What needs to be done: Write out the whole listing again, exactly.

Provided data:
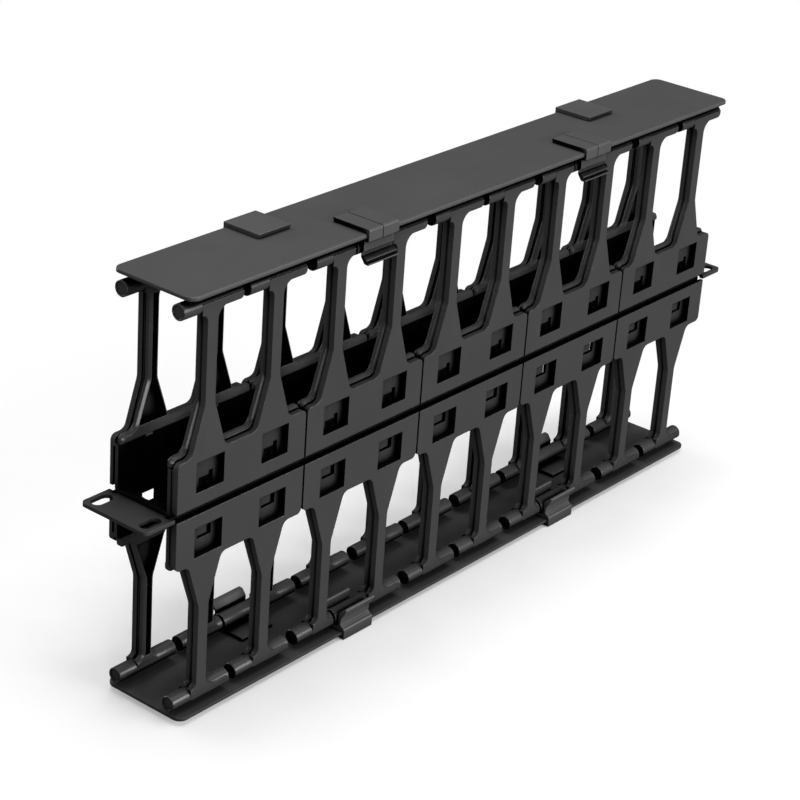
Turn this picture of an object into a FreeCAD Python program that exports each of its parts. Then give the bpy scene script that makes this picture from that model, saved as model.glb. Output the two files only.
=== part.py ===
"""Double-sided horizontal cable manager for a 19-inch rack, with hinged covers front and rear.

Millimetres. X runs along the rack's width, Y across the cable duct, Z out of the rack's front.
Two folded channels stand back to back. Each wall carries a row of clip-on finger modules, whose
T-bars are the pins that the cover's hinge clips turn on and its latch clips snap over.
The origin is under the middle, on the plane that the rear cover's four clip pads stand on.
"""
import math
import os

import FreeCAD
import Part

Vector = FreeCAD.Vector

# --- Rack ears, on the outer channel -------------------------------------------------------
slot_from_body = 10.3       # end of the channel's body to the slot's centre
ear_edge_margin = 8.75      # slot's centre to the ear's edge
ear_height = 43.2
ear_corner_r = 3.0
slot_span_y = 31.75
slot_length = 12.4
slot_width = 6.6
relief_width = 1.8          # bend relief between ear and wall

# --- Folded channels -----------------------------------------------------------------------
sheet = 2.0
bend_r = 2.2                # outside
channel_width = 36.4        # over the walls
wall_height = 24.8          # joint plane to the wall's free edge
port_width = 24.0           # cable pass-through ports in the two webs
port_margin = 2.5           # port's end to the end of its module

# --- Finger modules ------------------------------------------------------------------------
module_count = 5
module_pitch = 88.9
module_gap = 1.2
seat_gap = 0.1              # module plate to channel wall
plate = 3.9                 # over the ribs that stand on the wall
plate_skin = 2.0
plate_rib = 2.0
plate_split = 2.2           # joint plane to the plate's edge
lip_gap = 0.2
lip_thickness = 5.0
lip_depth = 8.1             # face of the plate to the nose of the lip and the back of the fingers
lip_end_r = 3.0
face_drop = 1.7             # lip's top down to the face plate's edge
window_width = 18.6
window_height = 15.9
window_from_split = 7.1
fit = 0.3

# Catches: legs behind the wall, hung from the lip, whose teeth stand in the wall's holes.
# Sides are counted across from the window's side, heights from the joint plane.
hole_sides = (5.6, 15.1)
hole_low = 6.4
hole_high_front = 14.0
hole_high_rear = 18.3
slot_wide = 2.8             # relief slot at the front hole's corner
slot_high = 16.0
leg_sides_front = (11.1, 15.9)
leg_sides_rear = (5.9, 12.4)
leg_low_front = 6.8
leg_low_rear = 12.9
leg_gap = 0.9               # behind the wall
leg_thickness = 1.3
tooth_width_front = 3.1
tooth_high_front = 10.4
tooth_high_rear = 17.0
tooth_sink = (1.0, 0.3)     # front and rear tooth, below the wall's face

finger_shift = (-1.7, -2.0)  # shaft centres, from the quarter points of the pitch
foot_width = 22.6
foot_r = 4.6
knee_height = 53.3
knee_r = 8.0
shaft_width = 6.6
face_plate = 3.0
rim = 1.7
seam_width = 1.0            # groove between the face plate and the bead behind it
seam_depth = 0.7
bead_chamfer = 1.2
crotch_inner_r = 3.5        # under the round part of the bar
crotch_outer_r = 6.8        # under the flat part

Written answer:
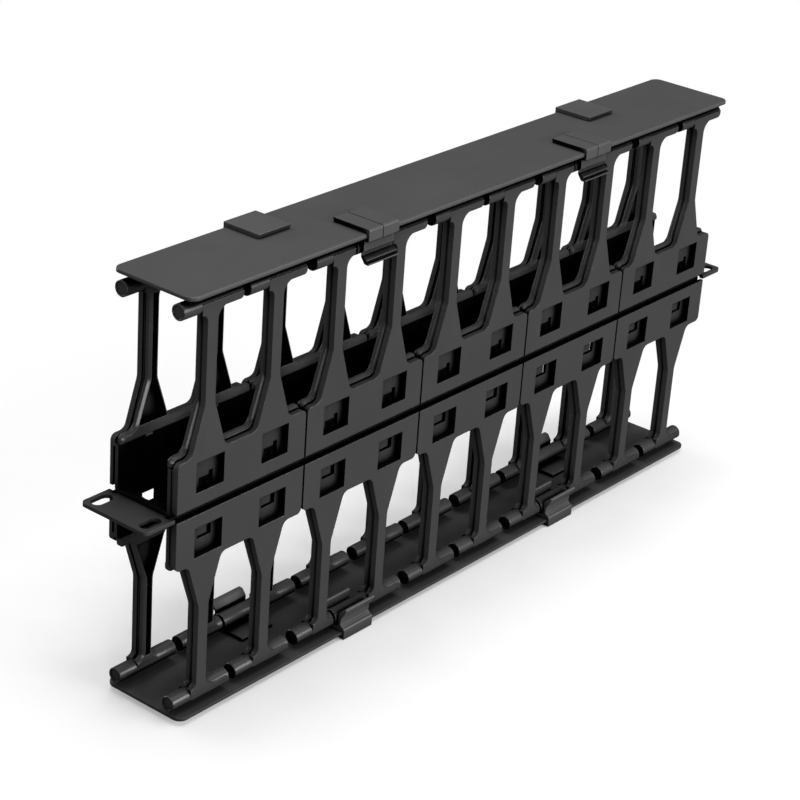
Turn this picture of an object into a FreeCAD Python program that exports each of its parts. Then give the bpy scene script that makes this picture from that model, saved as model.glb. Output the two files only.
=== part.py ===
"""Double-sided horizontal cable manager for a 19-inch rack, with hinged covers front and rear.

Millimetres. X runs along the rack's width, Y across the cable duct, Z out of the rack's front.
Two folded channels stand back to back. Each wall carries a row of clip-on finger modules, whose
T-bars are the pins that the cover's hinge clips turn on and its latch clips snap over.
The origin is under the middle, on the plane that the rear cover's four clip pads stand on.
"""
import math
import os

import FreeCAD
import Part

Vector = FreeCAD.Vector

# --- Rack ears, on the outer channel -------------------------------------------------------
slot_from_body = 10.3       # end of the channel's body to the slot's centre
ear_edge_margin = 8.75      # slot's centre to the ear's edge
ear_height = 43.2
ear_corner_r = 3.0
slot_span_y = 31.75
slot_length = 12.4
slot_width = 6.6
relief_width = 1.8          # bend relief between ear and wall

# --- Folded channels -----------------------------------------------------------------------
sheet = 2.0
bend_r = 2.2                # outside
channel_width = 36.4        # over the walls
wall_height = 24.8          # joint plane to the wall's free edge
port_width = 24.0           # cable pass-through ports in the two webs
port_margin = 2.5           # port's end to the end of its module

# --- Finger modules ------------------------------------------------------------------------
module_count = 5
module_pitch = 88.9
module_gap = 1.2
seat_gap = 0.1              # module plate to channel wall
plate = 3.9                 # over the ribs that stand on the wall
plate_skin = 2.0
plate_rib = 2.0
plate_split = 2.2           # joint plane to the plate's edge
lip_gap = 0.2
lip_thickness = 5.0
lip_depth = 8.1             # face of the plate to the nose of the lip and the back of the fingers
lip_end_r = 3.0
face_drop = 1.7             # lip's top down to the face plate's edge
window_width = 18.6
window_height = 15.9
window_from_split = 7.1
fit = 0.3

# Catches: legs behind the wall, hung from the lip, whose teeth stand in the wall's holes.
# Sides are counted across from the window's side, heights from the joint plane.
hole_sides = (5.6, 15.1)
hole_low = 6.4
hole_high_front = 14.0
hole_high_rear = 18.3
slot_wide = 2.8             # relief slot at the front hole's corner
slot_high = 16.0
leg_sides_front = (11.1, 15.9)
leg_sides_rear = (5.9, 12.4)
leg_low_front = 6.8
leg_low_rear = 12.9
leg_gap = 0.9               # behind the wall
leg_thickness = 1.3
tooth_width_front = 3.1
tooth_high_front = 10.4
tooth_high_rear = 17.0
tooth_sink = (1.0, 0.3)     # front and rear tooth, below the wall's face

finger_shift = (-1.7, -2.0)  # shaft centres, from the quarter points of the pitch
foot_width = 22.6
foot_r = 4.6
knee_height = 53.3
knee_r = 8.0
shaft_width = 6.6
face_plate = 3.0
rim = 1.7
seam_width = 1.0            # groove between the face plate and the bead behind it
seam_depth = 0.7
bead_chamfer = 1.2
crotch_inner_r = 3.5        # under the round part of the bar
crotch_outer_r = 6.8        # under the flat part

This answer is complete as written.